2006 Wayne S. Vucinich Book Prize
The 2006 Wayne S. Vucinich Book Prize was awarded to Francine Hirsch, Associate Professor of History at the University of Wisconsin, Madison, for Empire of Nations: Ethnographic Knowledge and the Making of the Soviet Union, published by Cornell University Press.
In this detailed and ground-breaking study, Francine Hirsch offers readers remarkable insight into the debates and practices that informed the formation of the multi-national Soviet state. In a departure from traditional attentions to political leaders and ideologies, Hirsch shifts the terms of debate to those scholars, policy-specialists, and activists whose direct participation in the struggles to identify, delimit, and promote the peoples of the fledgling USSR had profound impacts on communities across the country. From her analysis of the constitution of early Soviet borders (some of the best work done on nationality policy in the 1920s) to her path-breaking study of the politics and consequences of census-taking, Hirsch hardly leaves a single canonic argument unaddressed. Hirsch calls attention to the Soviet Union’s appropriations of European colonial thought, while a distinctive emphasis on a proletarian pluralism nonetheless emerges in close attention to everyday practicalities of events such as the mounting of museum exhibitions and public performances. More than just a social history of the formation of the Soviet Union, the book is simultaneously a history of science in the clearest sense of the term and a wide-ranging interdisciplinary investigation into an early socialist governmentality that welcomed scientists of all stripes into its service. Empire of Nations is a superb contribution to the history of the Soviet Union and to Slavic Studies more generally.

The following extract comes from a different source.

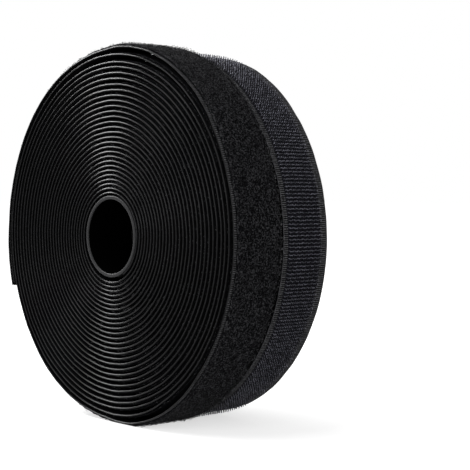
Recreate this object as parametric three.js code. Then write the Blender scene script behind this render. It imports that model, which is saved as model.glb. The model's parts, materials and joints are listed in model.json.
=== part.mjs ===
// Hook and loop tape on two rolls, standing side by side on edge, in millimetres.
// X runs across the rolls, Y along their shared axis and Z is up.
// The loop roll is in front, at -Y, with its pile outwards, and the hook roll is behind it.
// The origin is on the floor, under the middle of the outline.
// Angles are in degrees, from +X towards +Z, and they go on past 360 as a tape winds outwards.
import * as THREE from "three";

// The tape: a woven web one inch wide, with a bare selvage along each edge, a face of pile or hooks
// between them and a liner on its back
const TAPE_WIDTH = 25.4;
const WEB_THICKNESS = 0.9;
const SELVAGE_WIDTH = 2.6;
const PILE_HEIGHT = 1.3;
const HOOK_HEIGHT = 1.2;
const LINER_INSET = 0.2;
const LINER_THICKNESS = 0.25;
const FACE_WIDTH = TAPE_WIDTH - 2 * SELVAGE_WIDTH;
const LINER_WIDTH = TAPE_WIDTH - 2 * LINER_INSET;

// The cores and the rolls
const BORE_RADIUS = 16;
const CORE_WALL = 2.1;
const CORE_CHAMFER = 0.4;
const AXIS_HEIGHT = 82.4;
const FOOT_DEPTH = 0.5;
const FREE_END_LIFT = 0.6;

// Clearances between layers that lie on each other, and between the two rolls
const LAYER_GAP = 0.3;
const ROLL_GAP = 0.3;

// The windings: turns begun, flat facets in a turn, layers in a turn (liner, web and face), and
// facets in the part of the free end that peels
const TURNS = 23;
const FACETS = 24;
const LAYERS = 3;
const PEEL_FACETS = 3;
const CORE_SIDES = 32;
const FACET_ANGLE = 360 / FACETS;
const FLOOR_ANGLE = -90;
const INNER_END_ANGLE = 300 - 360 * TURNS;
const LOOP_FREE_END_ANGLE = 198;
const HOOK_FREE_END_ANGLE = 150;
const SAMPLES_IN_A_FACET = 4;

const radians = THREE.MathUtils.degToRad;
const degrees = THREE.MathUtils.radToDeg;

// The middle of a flat facet lies at this share of its corners' radius
const FACET_MIDDLE_SHARE = Math.cos(radians(FACET_ANGLE / 2));

const FINISHES = {
  core: { color: 0x5a5a5c, roughness: 0.55 },
  web: { color: 0x4a4a4c, roughness: 0.7 },
  pile: { color: 0x1c1c1e, roughness: 0.95 },
  hooks: { color: 0x22222a, roughness: 0.45 },
  liner: { color: 0x0c0c0d, roughness: 0.15 },
};

// The corner of a facet at or before an angle. One facet is centred on the floor.
function cornerBefore(angle) {
  const first = FLOOR_ANGLE + FACET_ANGLE / 2;
  return first + Math.floor((angle - first) / FACET_ANGLE) * FACET_ANGLE;
}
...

Christina Kiaer, Associate Professor in the Department of Art History at Northwestern University, for Imagine No Possessions: The Socialist Objects of Russian Constructivism, published by the MIT Press.
Christine Kiaer’s Imagine No Possessions is a richly-researched excursion into the saturated field of Constructivism that manages the ultimate hat trick: to say something new. She takes us beyond the established categorical path of Groys, humanizing the Constructivists by placing them more squarely in the material and philosophical contradictions of NEP. Using Benjamin to mediate between artistic innovation (cast as “revolutionary”) and the new consumer appetites legitimized by NEP, she enters sympathetically into the unique atmosphere of the 1920s, when artists were evolving their stripped-down, idealist-materialist aesthetics of design and world-recreation. The book thus becomes a gripping account of utopian aspiration and historical improvisation rather than a retrospective analysis of ultimate failure. Kiaer most acutely poses topics that are almost never explored. She untangles the seeming oxymoron of “constructivist advertising” and lays bare, through the example of Rodchenko, this central dialectical pivot in early Soviet history, showing how planners made peace with ways of extracting surplus value and delivering it through commodity spectacle. Kiaer does all this in a book so luminously written and gorgeously illustrated that Sovietologists, art historians, and students of modern culture of all stripes will find it a treat to open and impossible to put down.